--- Start ---

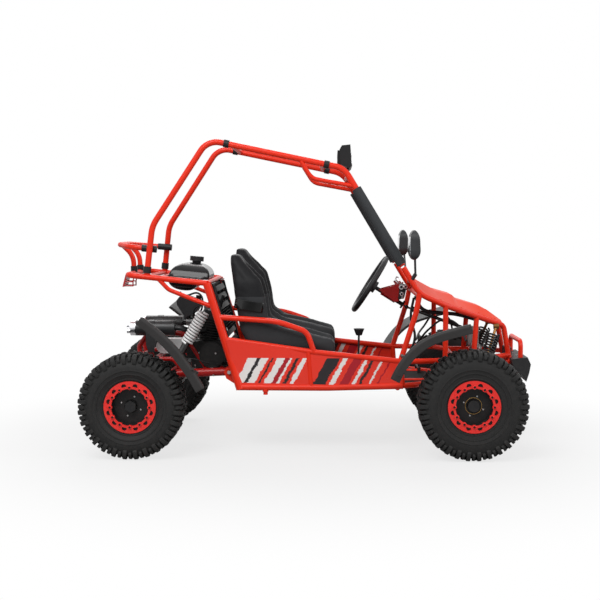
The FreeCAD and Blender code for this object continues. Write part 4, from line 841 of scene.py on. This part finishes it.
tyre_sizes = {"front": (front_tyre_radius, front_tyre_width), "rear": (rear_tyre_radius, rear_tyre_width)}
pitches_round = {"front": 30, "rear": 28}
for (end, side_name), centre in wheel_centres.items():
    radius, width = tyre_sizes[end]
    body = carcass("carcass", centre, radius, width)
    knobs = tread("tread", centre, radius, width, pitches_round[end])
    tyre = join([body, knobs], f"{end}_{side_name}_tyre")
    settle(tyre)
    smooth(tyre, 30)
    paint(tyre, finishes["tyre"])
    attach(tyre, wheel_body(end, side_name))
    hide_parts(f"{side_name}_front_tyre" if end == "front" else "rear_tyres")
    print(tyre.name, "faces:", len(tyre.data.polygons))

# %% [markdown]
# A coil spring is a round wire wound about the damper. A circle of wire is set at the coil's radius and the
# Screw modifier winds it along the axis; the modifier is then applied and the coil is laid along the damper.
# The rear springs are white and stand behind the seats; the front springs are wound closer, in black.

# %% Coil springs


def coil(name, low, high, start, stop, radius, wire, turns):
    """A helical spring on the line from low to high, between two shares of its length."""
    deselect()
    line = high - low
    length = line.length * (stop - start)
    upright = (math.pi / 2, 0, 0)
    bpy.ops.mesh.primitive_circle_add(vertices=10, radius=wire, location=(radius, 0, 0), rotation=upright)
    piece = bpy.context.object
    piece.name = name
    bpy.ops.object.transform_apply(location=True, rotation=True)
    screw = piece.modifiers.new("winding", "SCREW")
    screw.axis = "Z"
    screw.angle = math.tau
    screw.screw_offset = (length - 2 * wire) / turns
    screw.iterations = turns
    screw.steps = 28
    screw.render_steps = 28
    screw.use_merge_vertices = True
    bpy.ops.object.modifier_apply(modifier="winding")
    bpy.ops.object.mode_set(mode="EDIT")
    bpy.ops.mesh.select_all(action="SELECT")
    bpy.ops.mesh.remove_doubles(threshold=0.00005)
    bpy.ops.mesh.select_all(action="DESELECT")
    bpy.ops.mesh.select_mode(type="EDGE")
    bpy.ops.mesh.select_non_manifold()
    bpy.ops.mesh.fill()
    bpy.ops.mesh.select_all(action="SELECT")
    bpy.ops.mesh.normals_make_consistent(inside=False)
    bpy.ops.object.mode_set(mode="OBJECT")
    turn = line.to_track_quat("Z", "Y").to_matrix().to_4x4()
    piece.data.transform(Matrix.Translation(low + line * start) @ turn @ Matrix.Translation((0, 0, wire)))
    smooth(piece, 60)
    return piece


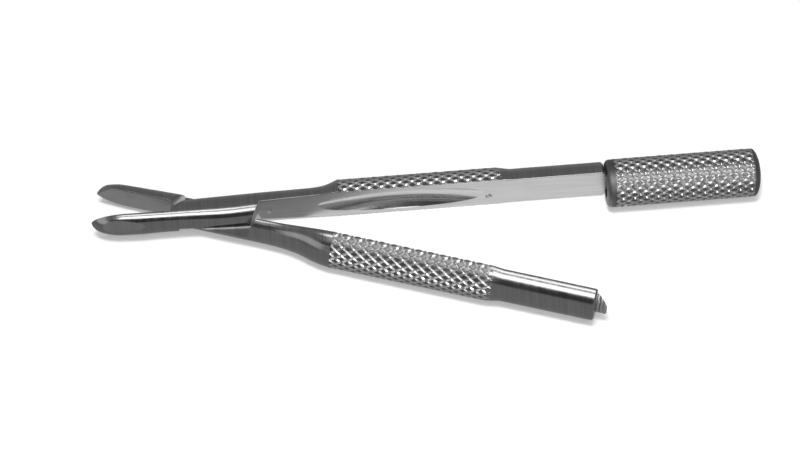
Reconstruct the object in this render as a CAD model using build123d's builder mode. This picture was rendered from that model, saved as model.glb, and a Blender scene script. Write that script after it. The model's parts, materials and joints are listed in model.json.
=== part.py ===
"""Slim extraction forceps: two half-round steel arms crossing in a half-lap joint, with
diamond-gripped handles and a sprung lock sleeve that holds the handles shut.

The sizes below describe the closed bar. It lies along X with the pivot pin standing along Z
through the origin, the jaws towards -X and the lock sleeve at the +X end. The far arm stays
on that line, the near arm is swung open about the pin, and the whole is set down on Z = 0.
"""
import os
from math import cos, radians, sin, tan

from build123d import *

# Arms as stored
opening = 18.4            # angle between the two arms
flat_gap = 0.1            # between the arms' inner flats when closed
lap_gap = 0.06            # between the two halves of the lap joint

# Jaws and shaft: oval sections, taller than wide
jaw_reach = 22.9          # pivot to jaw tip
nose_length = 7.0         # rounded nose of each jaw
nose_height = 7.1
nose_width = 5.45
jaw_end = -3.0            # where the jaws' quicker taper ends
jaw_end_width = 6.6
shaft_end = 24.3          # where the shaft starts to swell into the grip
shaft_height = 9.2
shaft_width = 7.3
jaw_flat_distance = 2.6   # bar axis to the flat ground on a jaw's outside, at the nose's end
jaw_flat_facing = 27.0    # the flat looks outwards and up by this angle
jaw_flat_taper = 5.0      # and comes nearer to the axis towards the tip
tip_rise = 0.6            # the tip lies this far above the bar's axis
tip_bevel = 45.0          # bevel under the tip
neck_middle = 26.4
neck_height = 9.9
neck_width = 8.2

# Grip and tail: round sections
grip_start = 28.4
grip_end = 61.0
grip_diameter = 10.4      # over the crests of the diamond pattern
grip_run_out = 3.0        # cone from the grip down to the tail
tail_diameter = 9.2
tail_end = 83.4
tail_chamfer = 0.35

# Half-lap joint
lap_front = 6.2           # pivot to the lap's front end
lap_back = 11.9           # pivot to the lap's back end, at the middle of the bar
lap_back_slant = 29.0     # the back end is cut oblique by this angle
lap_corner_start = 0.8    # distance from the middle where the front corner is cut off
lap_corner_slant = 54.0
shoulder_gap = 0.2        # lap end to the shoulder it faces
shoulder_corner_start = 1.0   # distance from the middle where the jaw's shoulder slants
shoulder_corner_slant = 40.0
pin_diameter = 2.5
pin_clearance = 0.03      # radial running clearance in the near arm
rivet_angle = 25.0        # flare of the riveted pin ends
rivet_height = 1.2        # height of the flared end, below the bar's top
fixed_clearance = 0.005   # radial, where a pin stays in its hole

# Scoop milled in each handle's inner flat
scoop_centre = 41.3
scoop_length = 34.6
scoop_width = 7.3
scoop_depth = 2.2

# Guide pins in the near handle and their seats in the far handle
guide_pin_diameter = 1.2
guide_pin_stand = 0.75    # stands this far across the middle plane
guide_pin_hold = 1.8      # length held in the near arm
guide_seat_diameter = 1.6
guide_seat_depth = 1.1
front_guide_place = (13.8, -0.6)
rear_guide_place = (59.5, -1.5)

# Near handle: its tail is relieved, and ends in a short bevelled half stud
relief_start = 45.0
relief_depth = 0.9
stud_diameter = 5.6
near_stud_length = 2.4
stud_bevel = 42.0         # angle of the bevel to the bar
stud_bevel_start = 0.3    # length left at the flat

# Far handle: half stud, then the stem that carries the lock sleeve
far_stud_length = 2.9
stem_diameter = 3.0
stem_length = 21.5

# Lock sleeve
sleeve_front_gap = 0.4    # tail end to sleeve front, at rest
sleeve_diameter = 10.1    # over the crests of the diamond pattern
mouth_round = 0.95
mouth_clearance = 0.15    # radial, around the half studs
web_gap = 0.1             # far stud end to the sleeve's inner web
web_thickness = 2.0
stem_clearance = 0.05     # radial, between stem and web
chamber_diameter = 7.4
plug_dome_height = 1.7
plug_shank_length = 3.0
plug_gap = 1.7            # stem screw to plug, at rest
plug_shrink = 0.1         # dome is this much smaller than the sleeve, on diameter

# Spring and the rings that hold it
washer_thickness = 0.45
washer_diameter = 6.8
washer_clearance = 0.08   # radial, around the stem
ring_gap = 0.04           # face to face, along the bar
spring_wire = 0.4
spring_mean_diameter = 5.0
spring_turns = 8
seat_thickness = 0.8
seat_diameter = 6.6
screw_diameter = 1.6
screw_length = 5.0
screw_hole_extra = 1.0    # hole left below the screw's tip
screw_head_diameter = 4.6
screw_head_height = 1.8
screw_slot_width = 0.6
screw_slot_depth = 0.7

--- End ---

§ **DIRECTION**:
Each line must be given again exactly as written above.

§ **REPLY TO THE EXERCISE**:
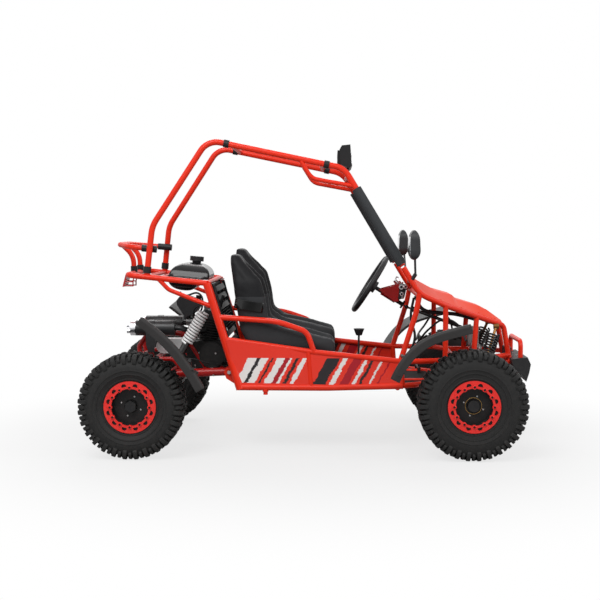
The FreeCAD and Blender code for this object continues. Write part 4, from line 841 of scene.py on. This part finishes it.
tyre_sizes = {"front": (front_tyre_radius, front_tyre_width), "rear": (rear_tyre_radius, rear_tyre_width)}
pitches_round = {"front": 30, "rear": 28}
for (end, side_name), centre in wheel_centres.items():
    radius, width = tyre_sizes[end]
    body = carcass("carcass", centre, radius, width)
    knobs = tread("tread", centre, radius, width, pitches_round[end])
    tyre = join([body, knobs], f"{end}_{side_name}_tyre")
    settle(tyre)
    smooth(tyre, 30)
    paint(tyre, finishes["tyre"])
    attach(tyre, wheel_body(end, side_name))
    hide_parts(f"{side_name}_front_tyre" if end == "front" else "rear_tyres")
    print(tyre.name, "faces:", len(tyre.data.polygons))

# %% [markdown]
# A coil spring is a round wire wound about the damper. A circle of wire is set at the coil's radius and the
# Screw modifier winds it along the axis; the modifier is then applied and the coil is laid along the damper.
# The rear springs are white and stand behind the seats; the front springs are wound closer, in black.

# %% Coil springs


def coil(name, low, high, start, stop, radius, wire, turns):
    """A helical spring on the line from low to high, between two shares of its length."""
    deselect()
    line = high - low
    length = line.length * (stop - start)
    upright = (math.pi / 2, 0, 0)
    bpy.ops.mesh.primitive_circle_add(vertices=10, radius=wire, location=(radius, 0, 0), rotation=upright)
    piece = bpy.context.object
    piece.name = name
    bpy.ops.object.transform_apply(location=True, rotation=True)
    screw = piece.modifiers.new("winding", "SCREW")
    screw.axis = "Z"
    screw.angle = math.tau
    screw.screw_offset = (length - 2 * wire) / turns
    screw.iterations = turns
    screw.steps = 28
    screw.render_steps = 28
    screw.use_merge_vertices = True
    bpy.ops.object.modifier_apply(modifier="winding")
    bpy.ops.object.mode_set(mode="EDIT")
    bpy.ops.mesh.select_all(action="SELECT")
    bpy.ops.mesh.remove_doubles(threshold=0.00005)
    bpy.ops.mesh.select_all(action="DESELECT")
    bpy.ops.mesh.select_mode(type="EDGE")
    bpy.ops.mesh.select_non_manifold()
    bpy.ops.mesh.fill()
    bpy.ops.mesh.select_all(action="SELECT")
    bpy.ops.mesh.normals_make_consistent(inside=False)
    bpy.ops.object.mode_set(mode="OBJECT")
    turn = line.to_track_quat("Z", "Y").to_matrix().to_4x4()
    piece.data.transform(Matrix.Translation(low + line * start) @ turn @ Matrix.Translation((0, 0, wire)))
    smooth(piece, 60)
    return piece


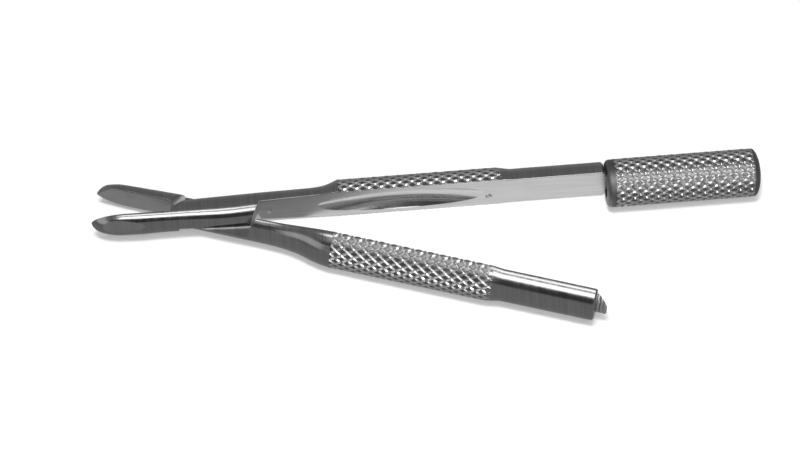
Reconstruct the object in this render as a CAD model using build123d's builder mode. This picture was rendered from that model, saved as model.glb, and a Blender scene script. Write that script after it. The model's parts, materials and joints are listed in model.json.
=== part.py ===
"""Slim extraction forceps: two half-round steel arms crossing in a half-lap joint, with
diamond-gripped handles and a sprung lock sleeve that holds the handles shut.

The sizes below describe the closed bar. It lies along X with the pivot pin standing along Z
through the origin, the jaws towards -X and the lock sleeve at the +X end. The far arm stays
on that line, the near arm is swung open about the pin, and the whole is set down on Z = 0.
"""
import os
from math import cos, radians, sin, tan

from build123d import *

# Arms as stored
opening = 18.4            # angle between the two arms
flat_gap = 0.1            # between the arms' inner flats when closed
lap_gap = 0.06            # between the two halves of the lap joint

# Jaws and shaft: oval sections, taller than wide
jaw_reach = 22.9          # pivot to jaw tip
nose_length = 7.0         # rounded nose of each jaw
nose_height = 7.1
nose_width = 5.45
jaw_end = -3.0            # where the jaws' quicker taper ends
jaw_end_width = 6.6
shaft_end = 24.3          # where the shaft starts to swell into the grip
shaft_height = 9.2
shaft_width = 7.3
jaw_flat_distance = 2.6   # bar axis to the flat ground on a jaw's outside, at the nose's end
jaw_flat_facing = 27.0    # the flat looks outwards and up by this angle
jaw_flat_taper = 5.0      # and comes nearer to the axis towards the tip
tip_rise = 0.6            # the tip lies this far above the bar's axis
tip_bevel = 45.0          # bevel under the tip
neck_middle = 26.4
neck_height = 9.9
neck_width = 8.2

# Grip and tail: round sections
grip_start = 28.4
grip_end = 61.0
grip_diameter = 10.4      # over the crests of the diamond pattern
grip_run_out = 3.0        # cone from the grip down to the tail
tail_diameter = 9.2
tail_end = 83.4
tail_chamfer = 0.35

# Half-lap joint
lap_front = 6.2           # pivot to the lap's front end
lap_back = 11.9           # pivot to the lap's back end, at the middle of the bar
lap_back_slant = 29.0     # the back end is cut oblique by this angle
lap_corner_start = 0.8    # distance from the middle where the front corner is cut off
lap_corner_slant = 54.0
shoulder_gap = 0.2        # lap end to the shoulder it faces
shoulder_corner_start = 1.0   # distance from the middle where the jaw's shoulder slants
shoulder_corner_slant = 40.0
pin_diameter = 2.5
pin_clearance = 0.03      # radial running clearance in the near arm
rivet_angle = 25.0        # flare of the riveted pin ends
rivet_height = 1.2        # height of the flared end, below the bar's top
fixed_clearance = 0.005   # radial, where a pin stays in its hole

# Scoop milled in each handle's inner flat
scoop_centre = 41.3
scoop_length = 34.6
scoop_width = 7.3
scoop_depth = 2.2

# Guide pins in the near handle and their seats in the far handle
guide_pin_diameter = 1.2
guide_pin_stand = 0.75    # stands this far across the middle plane
guide_pin_hold = 1.8      # length held in the near arm
guide_seat_diameter = 1.6
guide_seat_depth = 1.1
front_guide_place = (13.8, -0.6)
rear_guide_place = (59.5, -1.5)

# Near handle: its tail is relieved, and ends in a short bevelled half stud
relief_start = 45.0
relief_depth = 0.9
stud_diameter = 5.6
near_stud_length = 2.4
stud_bevel = 42.0         # angle of the bevel to the bar
stud_bevel_start = 0.3    # length left at the flat

# Far handle: half stud, then the stem that carries the lock sleeve
far_stud_length = 2.9
stem_diameter = 3.0
stem_length = 21.5

# Lock sleeve
sleeve_front_gap = 0.4    # tail end to sleeve front, at rest
sleeve_diameter = 10.1    # over the crests of the diamond pattern
mouth_round = 0.95
mouth_clearance = 0.15    # radial, around the half studs
web_gap = 0.1             # far stud end to the sleeve's inner web
web_thickness = 2.0
stem_clearance = 0.05     # radial, between stem and web
chamber_diameter = 7.4
plug_dome_height = 1.7
plug_shank_length = 3.0
plug_gap = 1.7            # stem screw to plug, at rest
plug_shrink = 0.1         # dome is this much smaller than the sleeve, on diameter

# Spring and the rings that hold it
washer_thickness = 0.45
washer_diameter = 6.8
washer_clearance = 0.08   # radial, around the stem
ring_gap = 0.04           # face to face, along the bar
spring_wire = 0.4
spring_mean_diameter = 5.0
spring_turns = 8
seat_thickness = 0.8
seat_diameter = 6.6
screw_diameter = 1.6
screw_length = 5.0
screw_hole_extra = 1.0    # hole left below the screw's tip
screw_head_diameter = 4.6
screw_head_height = 1.8
screw_slot_width = 0.6
screw_slot_depth = 0.7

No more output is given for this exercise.